▼▼▼
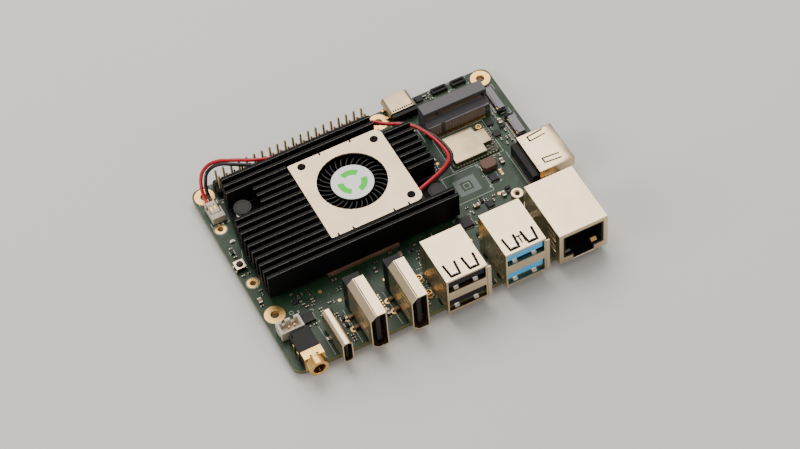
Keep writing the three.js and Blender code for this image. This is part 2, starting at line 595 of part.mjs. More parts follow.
const CHIPS = [
  { name: "audio_codec_chip", x: [9.6, 13.0], y: [13.8, 17.2], height: 0.9 },
  { name: "usb_hub_chip", x: [64.4, 68.4], y: [21.6, 25.4], height: 0.9 },
  { name: "power_chip", x: [80.4, 82.9], y: [33.0, 35.5], height: 0.8 },
  { name: "back_socket_left", x: [80.8, 85.8], y: [71.4, 73.6], height: 1.0 },
  { name: "back_socket_right", x: [87.4, 92.0], y: [71.3, 73.5], height: 1.0 },
];

// ---------- assembly ----------
addNode("heatsink", heatsink(), "anodised");
addNode("main_processor", block(PROCESSOR.x, PROCESSOR.y, PROCESSOR.z), "substrate");
addNode("thermal_pad", block(THERMAL_PAD.x, THERMAL_PAD.y, THERMAL_PAD.z), "pad");
addNode("memory_chip_1", block(MEMORY.x, MEMORY.y, MEMORY.z), "epoxy");
PUSH_PIN.at.forEach((at, i) => {
  addNode(`push_pin_${i + 1}`, pushPin(at), "blackPlastic");
  addNode(`push_pin_spring_${i + 1}`, pinSpring(at), "steel");
});

addNode("fan_housing", fanHousing(), "blackPlastic");
addNode("fan_plate", fanPlate(), "fanPlate");
addNode("fan_rotor", fanRotor(), "blackPlastic");
addNode("fan_hub_label", drum(FAN.axis, FAN.hub - 0.1, [FAN.hubZ[1] + 0.05, FAN.hubZ[1] + 0.15], 28), "whitePlastic");
FAN.screws.forEach((at, i) => addNode(`fan_screw_${i + 1}`, fanScrew(at), "steel"));
addNode("fan_wire_red", leadWire(RED_ROUTE), "redWire");
addNode("fan_wire_black", leadWire(BLACK_ROUTE), "blackWire");
addNode("fan_plug", block(LEAD_SOCKET.plugX, LEAD_SOCKET.plugY, LEAD_SOCKET.plugZ), "whitePlastic");
addNode("fan_socket", fanSocket(), "whitePlastic");

const headerBase = block(
  [HEADER.x - (HEADER.columns * HEADER.pitch) / 2, HEADER.x + (HEADER.columns * HEADER.pitch) / 2],
  [HEADER.y - HEADER.pitch, HEADER.y + HEADER.pitch],
  [SEAT, HEADER.base],
);
const halfPin = HEADER.pin / 2;
const headerPins = headerPinCentres().map(([x, y]) =>
  block([x - halfPin, x + halfPin], [y - halfPin, y + halfPin], [BELOW, HEADER.top]),
);
addNode("gpio_header", join(headerBase, ...headerPins), "gold");

addNode("usb2_shell", usbShell(USB2_X), "nickel");
addNode("usb2_core", usbInsert(USB2_X), "blackPlastic");
addNode("usb3_shell", usbShell(USB3_X), "nickel");
addNode("usb3_core", usbInsert(USB3_X), "bluePlastic");
addNode("network_port_shell", rj45Shell(), "nickel");
addNode("network_port_core", rj45Insert(), "blackPlastic");
UPRIGHT_HDMI.lefts.forEach((left, i) => {
  addNode(`hdmi_${i + 1}_shell`, uprightHdmiShell(left), "nickel");
  addNode(`hdmi_${i + 1}_core`, uprightHdmiInsert(left), "blackPlastic");
});
addNode("hdmi_side_shell", sideHdmiShell(), "nickel");
addNode("hdmi_side_core", sideHdmiInsert(), "blackPlastic");
const upright = uprightUsbC();
addNode("usb_c_front_shell", upright.shell, "nickel");
addNode("usb_c_front_core", upright.tongue, "blackPlastic");
const flat = flatUsbC();
addNode("usb_c_back_shell", flat.shell, "nickel");
addNode("usb_c_back_core", flat.tongue, "blackPlastic");

addNode("audio_jack_body", audioBody(), "blackPlastic");
addNode("audio_jack_barrel", audioBarrel(), "gold");
addNode("battery_connector", batteryConnector(), "whitePlastic");
addNode("m2_socket", m2Socket(), "greyPlastic");
const standoffZ = [SEAT, STANDOFF.height];
const standoffBore = drum(STANDOFF.at, STANDOFF.bore, [1, STANDOFF.height + 1], 12);
addNode("m2_standoff", cut(drum(STANDOFF.at, STANDOFF.radius, standoffZ, 20), standoffBore), "steel");
for (const ribbon of RIBBON) {
  addNode(`${ribbon.name}_body`, ribbonBody(ribbon), "blackPlastic");
  addNode(`${ribbon.name}_latch`, ribbonLatch(ribbon), "greyPlastic");
}
addNode("wifi_module", block(RADIO.x, RADIO.y, [SEAT, RADIO.board]), "board");
const shieldZ = [RADIO.board + SEAT, RADIO.shield];
const shieldWing = block([RADIO.shieldX[1] - 0.2, RADIO.wingRight], RADIO.wingY, shieldZ);
const shieldMain = block(RADIO.shieldX, RADIO.shieldY, shieldZ);
addNode("wifi_shield", join(shieldMain, shieldWing), "nickel");
ANTENNAS.forEach((at, i) => addNode(`antenna_connector_${i + 1}`, antennaConnector(at), "gold"));
addNode("power_button_body", buttonBody(), "nickel");
addNode("power_button_plunger", buttonPlunger(), "blackPlastic");
addNode("status_led", block(LIGHT.x, LIGHT.y, LIGHT.z), "whitePlastic");
addNode("inductor", inductor(), "ferrite");
for (const chip of CHIPS) addNode(chip.name, block(chip.x, chip.y, [SEAT, chip.height]), "epoxy");

// The board comes last, because its slots follow the legs of the shells made above.
function circuitBoard() {
  const corners = Array(4).fill(BOARD.corner);
  const plate = slab(roundedRectangle([0, BOARD.width], [0, BOARD.depth], corners), [-BOARD.thick, 0]);
  const through = [-BOARD.thick - 1, 1];
  const slot = ([x, y], a, b) => block([x - a, x + a], [y - b, y + b], through);
  const pinClearance = halfPin + GAP / 2;
  return cut(
    plate,
    ...MOUNT_HOLE.at.map((at) => drum(at, MOUNT_HOLE.radius, through, 16)),
    ...EYELET.at.map((at) => drum(at, EYELET.radius, through, 12)),
    ...PUSH_PIN.at.map((at) => drum(at, PUSH_PIN.bore, through, 12)),
    ...headerPinCentres().map((at) => slot(at, pinClearance, pinClearance)),
    ...legSlots.map((at) => slot(at, LEG.thick / 2 + GAP, LEG.long / 2 + GAP)),
  );
}
addNode("circuit_board", circuitBoard(), "board");

const computer = new THREE.Group();
computer.add(nodes);

export default computer;
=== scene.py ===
"""Looks of a single board computer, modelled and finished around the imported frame.

Everything is in metres in the end. Inside the classes, sizes and places are board millimetres: x from the
board's left edge, y from its front edge and z from its top face, turned into metres by spot().
"""

import logging
import math
import random
from contextlib import contextmanager
from dataclasses import dataclass
from enum import Enum
from functools import lru_cache
from typing import Callable, Iterator, Sequence

import bpy
from mathutils import Matrix, Vector


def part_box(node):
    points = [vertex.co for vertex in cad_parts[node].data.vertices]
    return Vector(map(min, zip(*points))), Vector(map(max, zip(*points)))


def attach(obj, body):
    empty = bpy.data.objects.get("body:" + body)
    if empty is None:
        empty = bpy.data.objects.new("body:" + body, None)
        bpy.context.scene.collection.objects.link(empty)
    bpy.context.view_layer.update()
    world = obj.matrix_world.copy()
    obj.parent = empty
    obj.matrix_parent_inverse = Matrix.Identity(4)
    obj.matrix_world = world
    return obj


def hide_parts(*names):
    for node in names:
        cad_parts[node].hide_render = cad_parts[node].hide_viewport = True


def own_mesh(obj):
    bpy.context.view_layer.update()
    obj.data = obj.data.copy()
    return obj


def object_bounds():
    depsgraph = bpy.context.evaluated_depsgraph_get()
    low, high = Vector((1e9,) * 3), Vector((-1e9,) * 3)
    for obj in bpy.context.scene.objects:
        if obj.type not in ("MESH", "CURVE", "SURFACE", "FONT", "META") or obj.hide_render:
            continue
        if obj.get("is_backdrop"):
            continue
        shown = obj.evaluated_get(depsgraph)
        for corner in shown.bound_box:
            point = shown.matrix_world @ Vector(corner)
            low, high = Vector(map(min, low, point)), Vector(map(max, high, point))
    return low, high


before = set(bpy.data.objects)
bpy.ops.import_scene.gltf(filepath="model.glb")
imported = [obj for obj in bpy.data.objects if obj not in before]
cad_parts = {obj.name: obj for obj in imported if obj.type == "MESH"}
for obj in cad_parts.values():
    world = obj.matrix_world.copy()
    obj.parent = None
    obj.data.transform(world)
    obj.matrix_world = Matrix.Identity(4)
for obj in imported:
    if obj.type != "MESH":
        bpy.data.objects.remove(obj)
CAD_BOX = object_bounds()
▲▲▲
What the task requires » Return, unchanged, the run of lines above that opens with the line containing "shells made above." and closes with the line containing "points = [vertex.co". Include both.

Finished answer »
// The board comes last, because its slots follow the legs of the shells made above.
function circuitBoard() {
  const corners = Array(4).fill(BOARD.corner);
  const plate = slab(roundedRectangle([0, BOARD.width], [0, BOARD.depth], corners), [-BOARD.thick, 0]);
  const through = [-BOARD.thick - 1, 1];
  const slot = ([x, y], a, b) => block([x - a, x + a], [y - b, y + b], through);
  const pinClearance = halfPin + GAP / 2;
  return cut(
    plate,
    ...MOUNT_HOLE.at.map((at) => drum(at, MOUNT_HOLE.radius, through, 16)),
    ...EYELET.at.map((at) => drum(at, EYELET.radius, through, 12)),
    ...PUSH_PIN.at.map((at) => drum(at, PUSH_PIN.bore, through, 12)),
    ...headerPinCentres().map((at) => slot(at, pinClearance, pinClearance)),
    ...legSlots.map((at) => slot(at, LEG.thick / 2 + GAP, LEG.long / 2 + GAP)),
  );
}
addNode("circuit_board", circuitBoard(), "board");

const computer = new THREE.Group();
computer.add(nodes);

export default computer;
=== scene.py ===
"""Looks of a single board computer, modelled and finished around the imported frame.

Everything is in metres in the end. Inside the classes, sizes and places are board millimetres: x from the
board's left edge, y from its front edge and z from its top face, turned into metres by spot().
"""

import logging
import math
import random
from contextlib import contextmanager
from dataclasses import dataclass
from enum import Enum
from functools import lru_cache
from typing import Callable, Iterator, Sequence

import bpy
from mathutils import Matrix, Vector


def part_box(node):
    points = [vertex.co for vertex in cad_parts[node].data.vertices]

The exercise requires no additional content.